— TASK DIRECTIONS —
What follows is a listing; give it again exactly, in its entirety.

─── MATERIAL PROVIDED

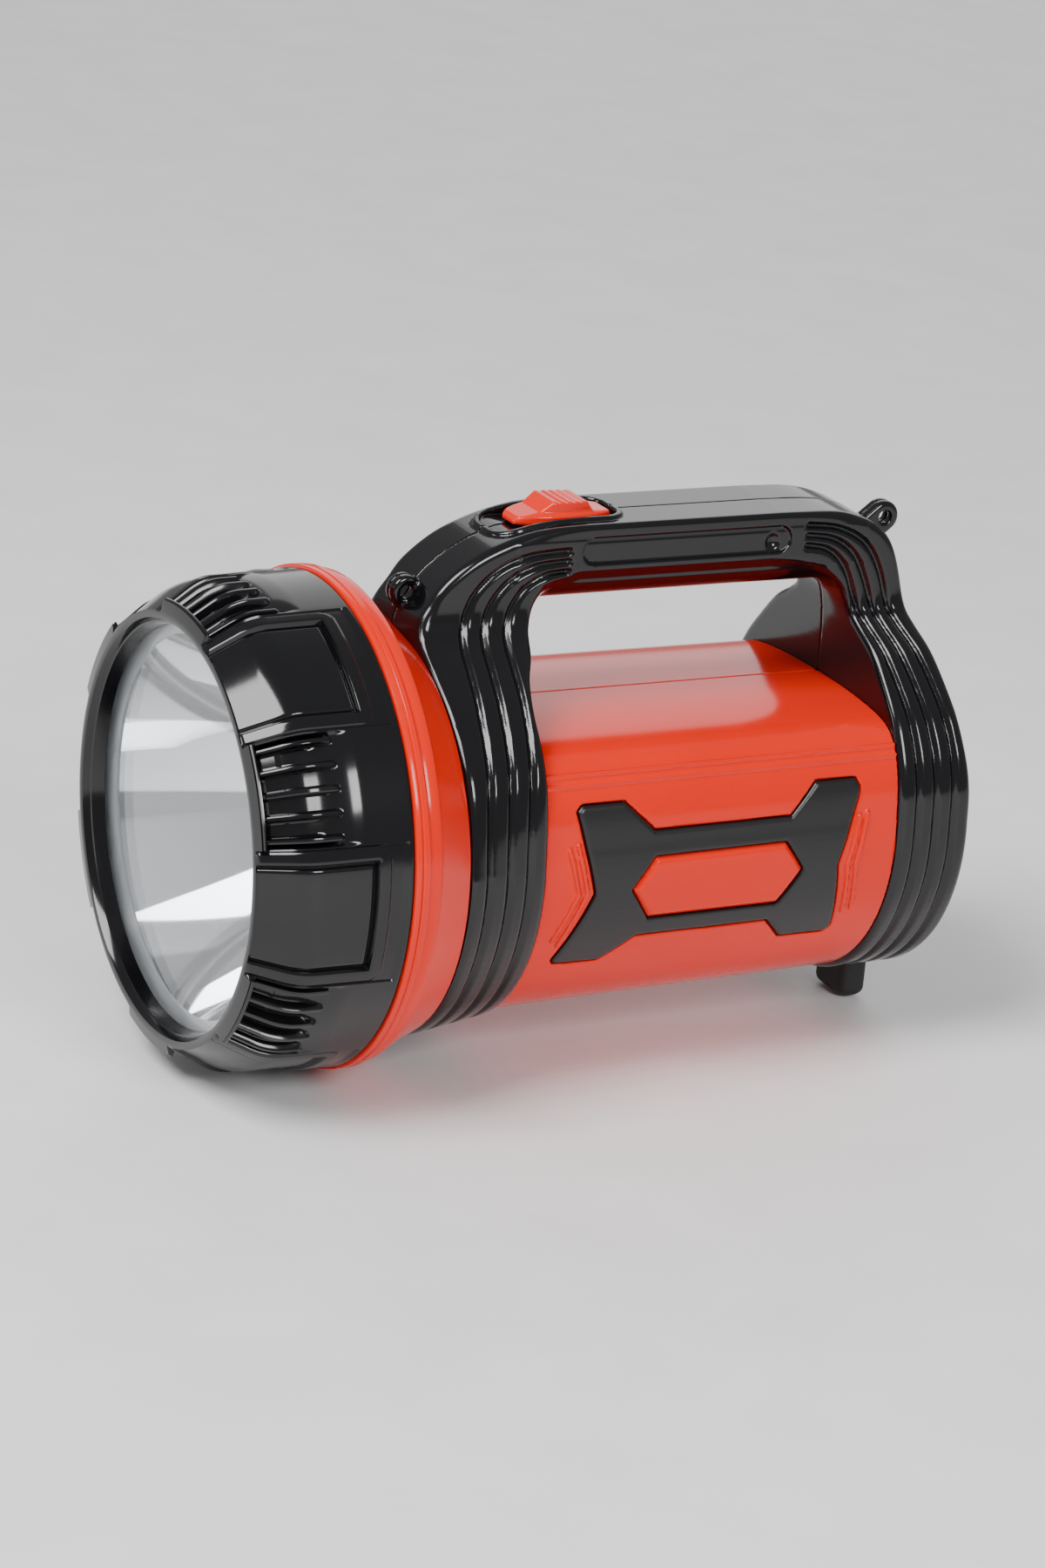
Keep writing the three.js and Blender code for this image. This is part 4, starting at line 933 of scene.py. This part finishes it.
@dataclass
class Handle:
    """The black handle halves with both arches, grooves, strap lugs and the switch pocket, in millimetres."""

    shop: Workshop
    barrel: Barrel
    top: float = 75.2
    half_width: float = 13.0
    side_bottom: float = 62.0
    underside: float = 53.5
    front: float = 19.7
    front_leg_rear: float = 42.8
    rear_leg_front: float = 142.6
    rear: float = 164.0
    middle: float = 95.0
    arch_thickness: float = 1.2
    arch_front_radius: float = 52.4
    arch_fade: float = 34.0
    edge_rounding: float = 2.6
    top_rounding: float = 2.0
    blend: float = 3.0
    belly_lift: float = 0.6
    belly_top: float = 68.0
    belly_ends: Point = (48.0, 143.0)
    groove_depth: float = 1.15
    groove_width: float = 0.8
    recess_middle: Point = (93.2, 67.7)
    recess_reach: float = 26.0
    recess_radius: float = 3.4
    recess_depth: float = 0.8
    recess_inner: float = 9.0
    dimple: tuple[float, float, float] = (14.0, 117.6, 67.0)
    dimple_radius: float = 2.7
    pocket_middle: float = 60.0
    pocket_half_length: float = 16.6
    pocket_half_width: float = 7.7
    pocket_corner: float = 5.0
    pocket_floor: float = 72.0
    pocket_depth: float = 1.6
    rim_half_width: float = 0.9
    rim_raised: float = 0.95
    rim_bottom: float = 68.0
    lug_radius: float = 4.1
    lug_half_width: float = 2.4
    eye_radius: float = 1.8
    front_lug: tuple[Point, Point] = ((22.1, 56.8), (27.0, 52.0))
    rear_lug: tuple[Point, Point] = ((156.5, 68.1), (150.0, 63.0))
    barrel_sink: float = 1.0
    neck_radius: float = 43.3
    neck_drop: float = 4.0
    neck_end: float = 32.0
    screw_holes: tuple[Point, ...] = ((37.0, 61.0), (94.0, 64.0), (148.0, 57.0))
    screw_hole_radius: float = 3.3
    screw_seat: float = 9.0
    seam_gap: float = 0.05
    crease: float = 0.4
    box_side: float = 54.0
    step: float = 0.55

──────

— SOLUTION TO THIS PROBLEM —
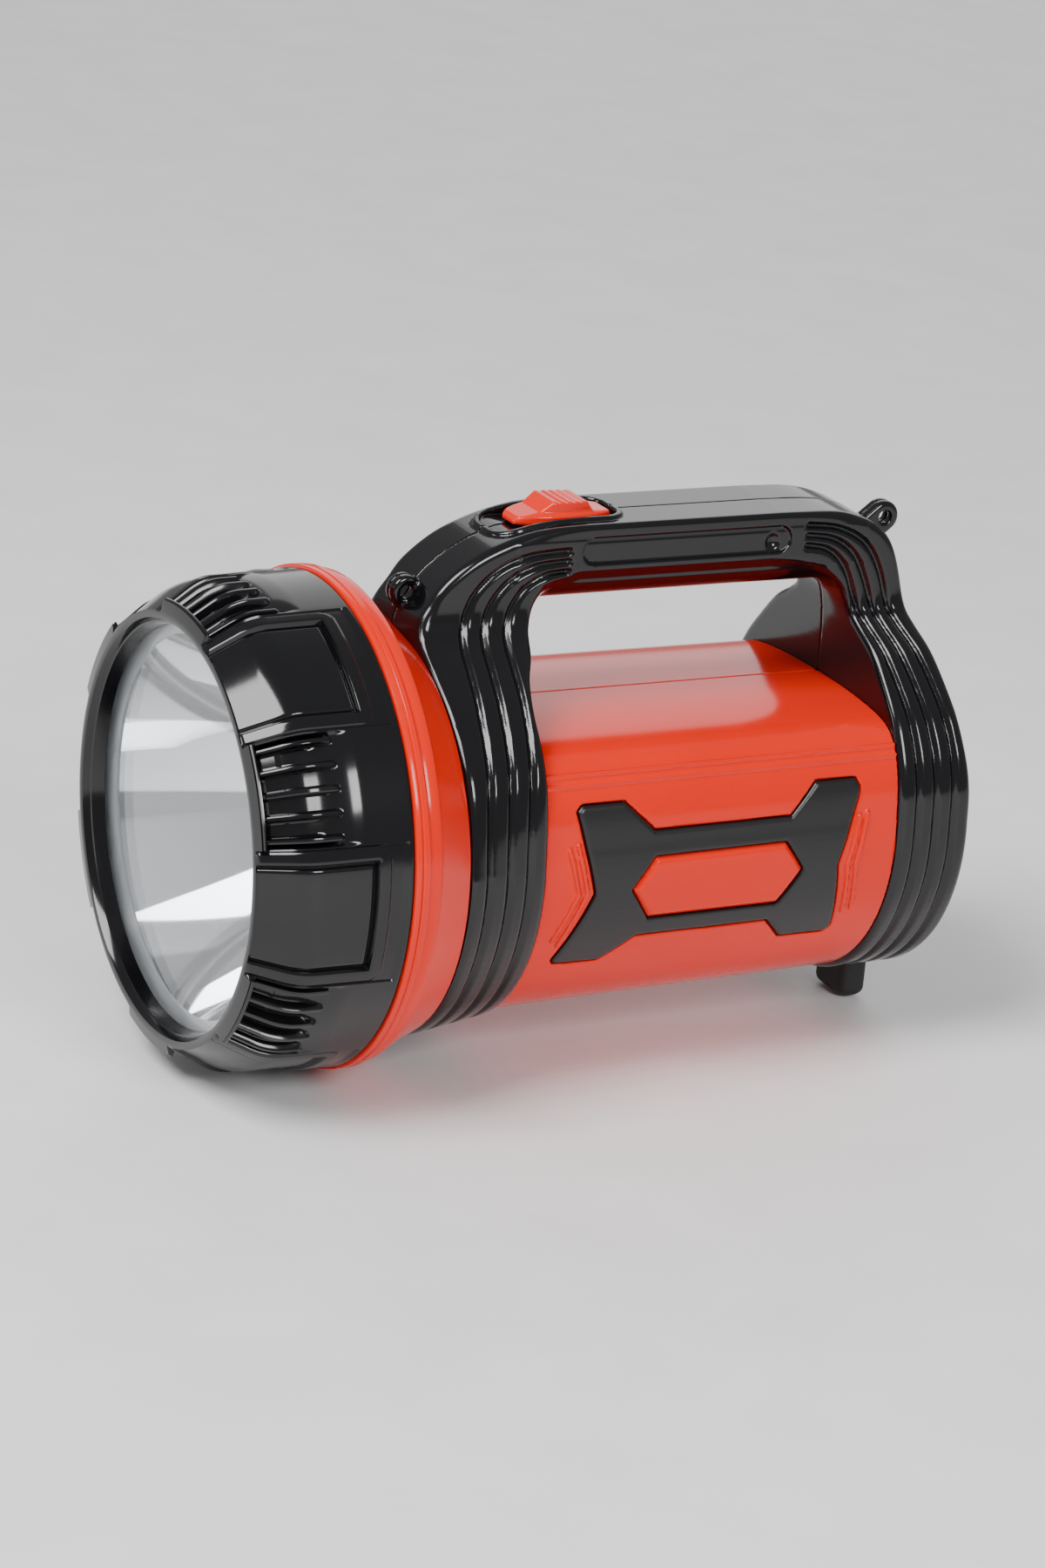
Keep writing the three.js and Blender code for this image. This is part 4, starting at line 933 of scene.py. This part finishes it.
@dataclass
class Handle:
    """The black handle halves with both arches, grooves, strap lugs and the switch pocket, in millimetres."""

    shop: Workshop
    barrel: Barrel
    top: float = 75.2
    half_width: float = 13.0
    side_bottom: float = 62.0
    underside: float = 53.5
    front: float = 19.7
    front_leg_rear: float = 42.8
    rear_leg_front: float = 142.6
    rear: float = 164.0
    middle: float = 95.0
    arch_thickness: float = 1.2
    arch_front_radius: float = 52.4
    arch_fade: float = 34.0
    edge_rounding: float = 2.6
    top_rounding: float = 2.0
    blend: float = 3.0
    belly_lift: float = 0.6
    belly_top: float = 68.0
    belly_ends: Point = (48.0, 143.0)
    groove_depth: float = 1.15
    groove_width: float = 0.8
    recess_middle: Point = (93.2, 67.7)
    recess_reach: float = 26.0
    recess_radius: float = 3.4
    recess_depth: float = 0.8
    recess_inner: float = 9.0
    dimple: tuple[float, float, float] = (14.0, 117.6, 67.0)
    dimple_radius: float = 2.7
    pocket_middle: float = 60.0
    pocket_half_length: float = 16.6
    pocket_half_width: float = 7.7
    pocket_corner: float = 5.0
    pocket_floor: float = 72.0
    pocket_depth: float = 1.6
    rim_half_width: float = 0.9
    rim_raised: float = 0.95
    rim_bottom: float = 68.0
    lug_radius: float = 4.1
    lug_half_width: float = 2.4
    eye_radius: float = 1.8
    front_lug: tuple[Point, Point] = ((22.1, 56.8), (27.0, 52.0))
    rear_lug: tuple[Point, Point] = ((156.5, 68.1), (150.0, 63.0))
    barrel_sink: float = 1.0
    neck_radius: float = 43.3
    neck_drop: float = 4.0
    neck_end: float = 32.0
    screw_holes: tuple[Point, ...] = ((37.0, 61.0), (94.0, 64.0), (148.0, 57.0))
    screw_hole_radius: float = 3.3
    screw_seat: float = 9.0
    seam_gap: float = 0.05
    crease: float = 0.4
    box_side: float = 54.0
    step: float = 0.55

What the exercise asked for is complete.